Toro kombu resembles bonito flakes specifically in texture as the flakes are super thin.
It is made by taking kombu and drying it before allowing it to absorb a vinegar/water mixture, which is then formed into blocks.
The flakes are then grated off the block, giving you that paper-thin consistency that you also see with bonito flakes.
Use toro kombu like you would bonito flakes as a substitute. Keep the water under boiling and only let it sit for a few minutes. The kelp can become bitter.
9. Shitake Mushroom stock
Another vegan option (but not very traditional) would be to use shitake mushroom stock.
Though this stock does not contain kombu or bonito flakes so it will not be very traditional, but if you like mushrooms, this is a great option for you. It also is a vegan option where some of the other options on this list are not.

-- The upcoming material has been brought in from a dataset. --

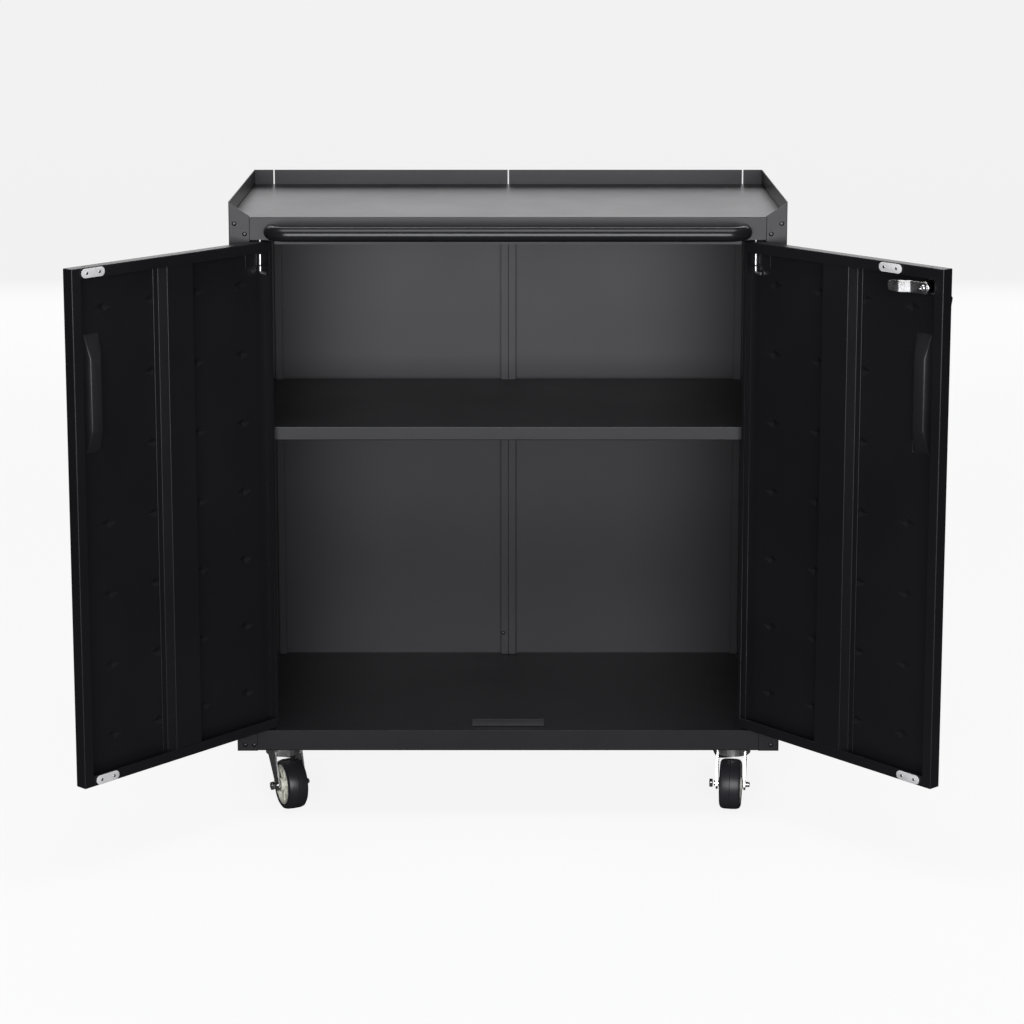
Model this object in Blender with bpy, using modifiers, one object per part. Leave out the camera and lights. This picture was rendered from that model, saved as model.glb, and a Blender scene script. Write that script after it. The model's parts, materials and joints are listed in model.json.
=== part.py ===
"""Rolling tool chest: sheet-metal cabinet with two doors, an adjustable shelf, a top tray,
a push handle and four swivel casters. Metres, +Z up, front towards -Y."""
import math

import bmesh
import bpy
from mathutils import Matrix, Vector

# ---------------------------------------------------------------- driving dimensions
WIDTH = 0.800
DEPTH = 0.400
BODY_HEIGHT = 0.818
CASTER_HEIGHT = 0.107
SHEET = 0.001
GAP = 0.0003
FLANGE = 0.030
TRAY_DEPTH = 0.0225
FASCIA_HEIGHT = 0.033
BASE_HEIGHT = 0.031

CORNER_CUT_TOP = 0.0016
CORNER_CUT_DROP = 0.0190
PANEL_EDGE = 0.011
PANEL_LIP = 0.0115
SEAM_SLIT = 0.002
SEAM_STRIP_WIDTH = 0.030
TRAY_FLANGE = 0.012
BASE_LIP = 0.130
BASE_LIP_FRONT = 0.028
STOP_PLAY = 0.0012
STOP_DROP = 0.009
STOP_HALF = 0.337
BRACKET_HALF = 0.0535
BRACKET_HEIGHT = 0.0105
BRACKET_FOOT = 0.019
MAGNET_SIZE = (0.046, 0.010, 0.012)

POST_INSET = 0.050
POST_BEHIND_STOP = 0.005
POST_RETURN = 0.024
SLOT_PITCH = 0.0366
SLOT_FIRST = 0.1352
SLOT_LENGTH = 0.011
SLOT_HEIGHT = 0.003
SLOT_INSET = 0.003
SHELF_SLOT = 6
SHELF_HEIGHT = 0.0196
SHELF_CLEARANCE = 0.0015
SHELF_FRONT = 0.024
CLIP_THICKNESS = 0.002
CLIP_REACH = 0.013
CLIP_DROP = 0.012

HANDLE_RADIUS = 0.01025
HANDLE_REACH = 0.040
HANDLE_FROM_SIDE = 0.06125
HANDLE_BEND = 0.028
HANDLE_DROP = 0.042

DOOR_OPEN = math.radians(131.8)
DOOR_THICKNESS = 0.018
DOOR_SIDE_GAP = 0.002
DOOR_TOP_GAP = 0.002
DOOR_BOTTOM_GAP = 0.004
DOOR_CENTRE_GAP = 0.0015
DOOR_LIP = 0.015
DOOR_HINGE_LIP = 0.006
PIN_FROM_EDGE = 0.014
PIN_DEPTH = 0.0052
PIN_RADIUS = 0.00225
PIN_PLAY = 0.0001
PIN_RISE = 0.003
PIN_BELOW_TOP = 0.0460
PIN_HOOK = 0.010
LOWER_PIN_HEIGHT = 0.010
EAR_SPACING = 0.018
EAR_DROP = 0.0170
EAR_THICKNESS = 0.0015
BRACKET_WIDTH = 0.031
EDGE_HOLE_RADIUS = 0.002
EDGE_HOLE_INSET = 0.028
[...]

However, mushrooms provide a special umami taste that will still create a rich and savory broth for dishes that require dashi.
Dried mushrooms also tend to be easily accessible compared to some other substitutions on this list.
10. Fish Stock
Fish stock is one of the least traditional substitutions on this list, but in a pinch, it works well for those who prefer fish forward dashi that uses a lot of bonito flakes.
Fish stock is made from simmering fish bits and vegetables in water for a long period of time and results in a subtle seafood base.
Though it is not very traditional, fish stock is accessible in almost every grocery store. You could add a bit of seaweed to the fish stock and create a (very) makeshift dashi in a pinch.
Again, it will not be traditional, but it will be work if you are struggling to find a better substitute.
11. Chicken Stock
We only recommend using chicken stock if none of the other dashi substitutions are available on this list.
Unlike fish stock that can be manipulated a bit to resemble dashi, chicken stock tends to have a pretty prominent chicken flavor that is not necessarily in line with dashi.
But, like fish stock, chicken stock is widely available and the most accessible of all the items on this list.
Because of that, in a hurry or a pinch, chicken stock will work. Just make sure to add other ingredients to get it a bit closer to a traditional dashi.